The catalysts for price moves on Tuesday and Thursday were rumours out of China.
And each time, those rumours have either been denied or unsubstantiated.
On Tuesday, talk that China’s State Reserve Bureau (SRB) was selling off its inventories — market consensus is that it bought 300,000 tonnes early last year — caused prices to fall to $7,523/524 in the official session from $7,670/75 in Monday’s officials.
Then on Thursday copper futures on the Shanghai Futures Exchange lost 4% of their value in just over a minute after rumours emerged that a large position in rubber futures was being investigated by the Chinese authorities. Zinc, which is cheaper and thus more accessible to day traders, plunged even more steeply.
Market participants sold very heavily in fear the investigation would spill over into speculative positions in industrial metals.

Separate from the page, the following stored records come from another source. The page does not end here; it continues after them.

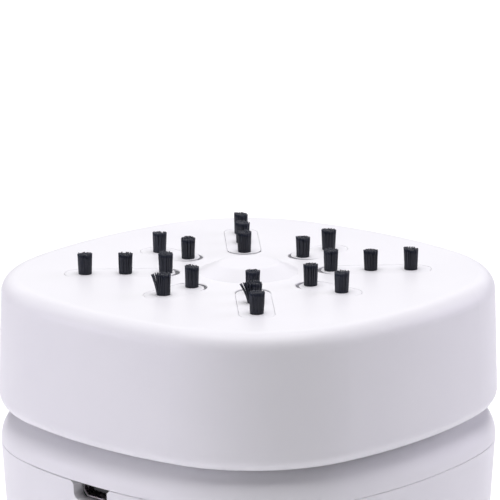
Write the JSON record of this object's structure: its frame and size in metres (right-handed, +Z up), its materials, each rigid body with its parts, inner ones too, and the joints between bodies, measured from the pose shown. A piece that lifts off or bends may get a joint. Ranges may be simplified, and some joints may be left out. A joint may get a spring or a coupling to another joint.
{
  "type": "desktop mini vacuum cleaner",
  "caption": "Rounded-square battery desk vacuum, stood upside down: pull-off dust cup with a brush face over a motor body with a charging socket and push button.",
  "frame": {"origin": "centre of the flat top cover that it stands on when it is turned brush side up", "axes": "+Z up, from the top cover to the brush face, so the object is upside down against its use; -Y towards the charging port; +X to the right of the port"},
  "size_m": [0.0852, 0.0852, 0.0641],
  "materials": {
    "white_abs": "satin gloss",
    "white_strip": "satin",
    "black_bristle": "fine nylon filaments",
    "grey_plastic": "matte",
    "filter_cloth": "fine felt",
    "seal_rubber": "matte",
    "black_rubber": "matte",
    "steel": "brushed",
    "socket_metal": "bright plated",
    "bronze": "satin",
    "magnet": "dull",
    "black_plastic": "matte",
    "board_green": "satin",
    "cell_wrap": "shrink film",
    "red_lead": "satin",
    "black_lead": "satin"
  },
  "bodies": {
    "housing": {"main_shell": "white_abs", "deck": "white_abs", "cup_seal": "seal_rubber", "usb_receptacle": "socket_metal", "fan_housing": "grey_plastic", "motor_can": "steel", "motor_end_cap": "black_plastic", "motor_magnet": "magnet", "motor_bearings": "bronze", "motor_cushion": "black_rubber", "motor_screws": "steel", "switch_body": "black_plastic", "switch_board": "board_green", "switch_board_screws": "steel", "charge_board": "board_green", "charge_board_screws": "steel", "board_components": "black_plastic", "usb_tongue": "black_plastic", "battery_cell": "cell_wrap", "battery_holder": "grey_plastic", "deck_screws": "steel", "battery_lead_red": "red_lead", "battery_lead_black": "black_lead", "motor_lead_red": "red_lead", "motor_lead_black": "black_lead", "switch_lead_red": "red_lead", "switch_lead_black": "black_lead"},
    "rotor": {"impeller": "grey_plastic", "motor_shaft": "steel", "motor_rotor": "steel", "commutator": "bronze"},
    "button": {"power_button": "white_abs", "switch_plunger": "black_plastic"},
    "cup": {"dust_cup": "white_abs", "right_corner_brush_base": "white_strip", "right_corner_tufts": "black_bristle", "back_corner_brush_base": "white_strip", "back_corner_tufts": "black_bristle", "left_corner_brush_base": "white_strip", "left_corner_tufts": "black_bristle", "front_corner_brush_base": "white_strip", "front_corner_tufts": "black_bristle", "right_side_brush_base": "white_strip", "right_side_tufts": "black_bristle", "back_side_brush_base": "white_strip", "back_side_tufts": "black_bristle", "left_side_brush_base": "white_strip", "left_side_tufts": "black_bristle", "port_side_brush_base": "white_strip", "port_side_tufts": "black_bristle"},
    "filter": {"filter_frame": "grey_plastic", "filter_media": "filter_cloth"}
  },
  "joints": [
    {"name": "cup_pull", "type": "slide", "parent": "housing", "child": "cup", "axis": [0, 0, 1], "range_m": [0, 0.03]},
    {"name": "filter_lift", "type": "slide", "parent": "housing", "child": "filter", "axis": [0, 0, 1], "range_m": [0, 0.008]},
    {"name": "button_press", "type": "slide", "parent": "housing", "child": "button", "axis": [0, 0, 1], "range_m": [0, 0.001], "stiffness_N_per_m": 500, "springref_m": -0.001},
    {"name": "fan_spin", "type": "hinge", "parent": "housing", "child": "rotor", "pos_m": [0, 0, 0.02], "axis": [0, 0, 1], "continuous": true}
  ]
}
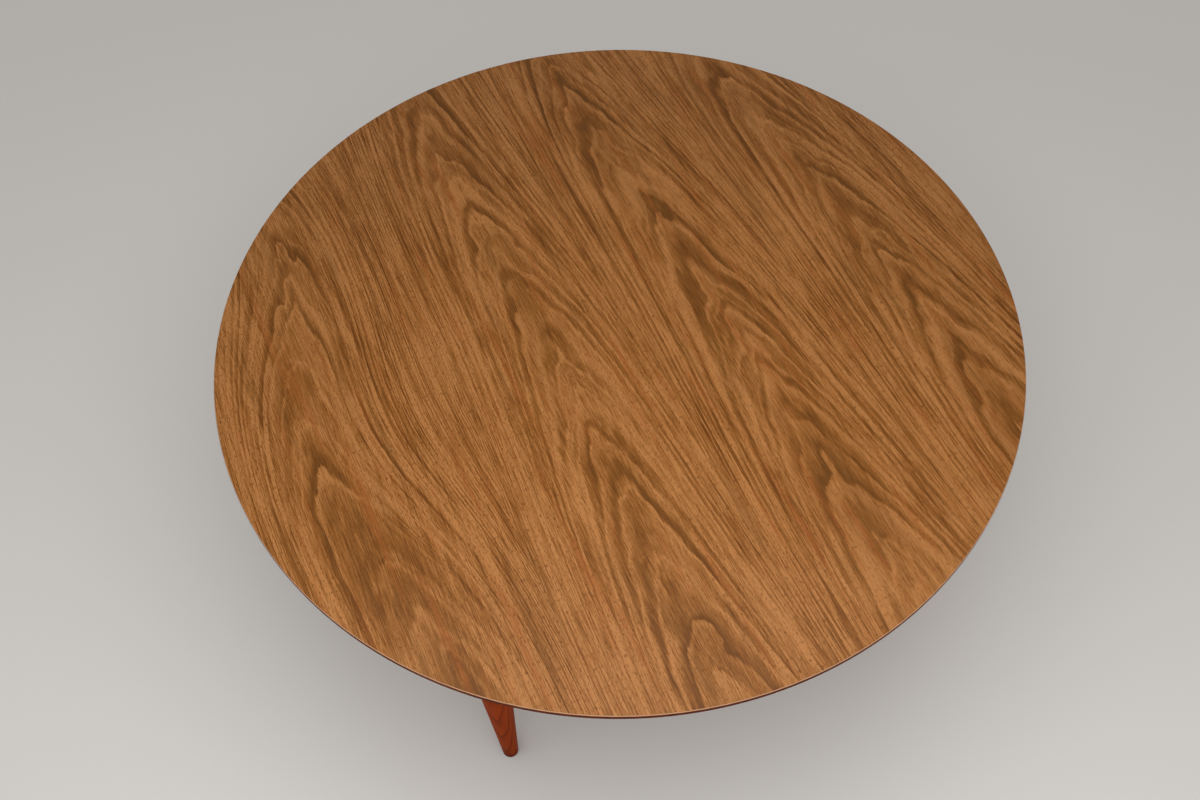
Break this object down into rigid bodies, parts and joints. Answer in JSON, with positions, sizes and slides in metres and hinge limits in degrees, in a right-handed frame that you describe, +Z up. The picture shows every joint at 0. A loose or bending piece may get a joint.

The three-month LME contract subsequently settled at $7,560/561 per tonne from $7,634.5/635 in the previous day’s officials, a small move in the scheme of things.
Try as they might few in Asia were able to confirm the SRB was selling copper. And there was no investigation into rubber futures positions.
The rumours started in an atmosphere in which, first, there is widespread awareness that the Chinese authorities are concerned about price inflation; and, seond, that prices and the maintenance of positions are vulnerable to fiscal tightening in China.
The Chinese government was set to announce to inflation figures over the weekend, rather than on a Monday, as is customary.
This is likely because they want to give the markets a day to work out how to interpret the figures rather than selling in a panic.
Brokers at desks in Singapore, Hong Kong and Shanghai will still be strapped in tightly on Monday morning though, waiting for trading on the Shanghai Futures Exchange to open.
And if prices fall many of their clients there and on the LME may well view it as a moment to put on a long position.
“It’s typical China. We’ll probably never find out what really happened, but it’s a buy opportunity,” as one source put it late last week.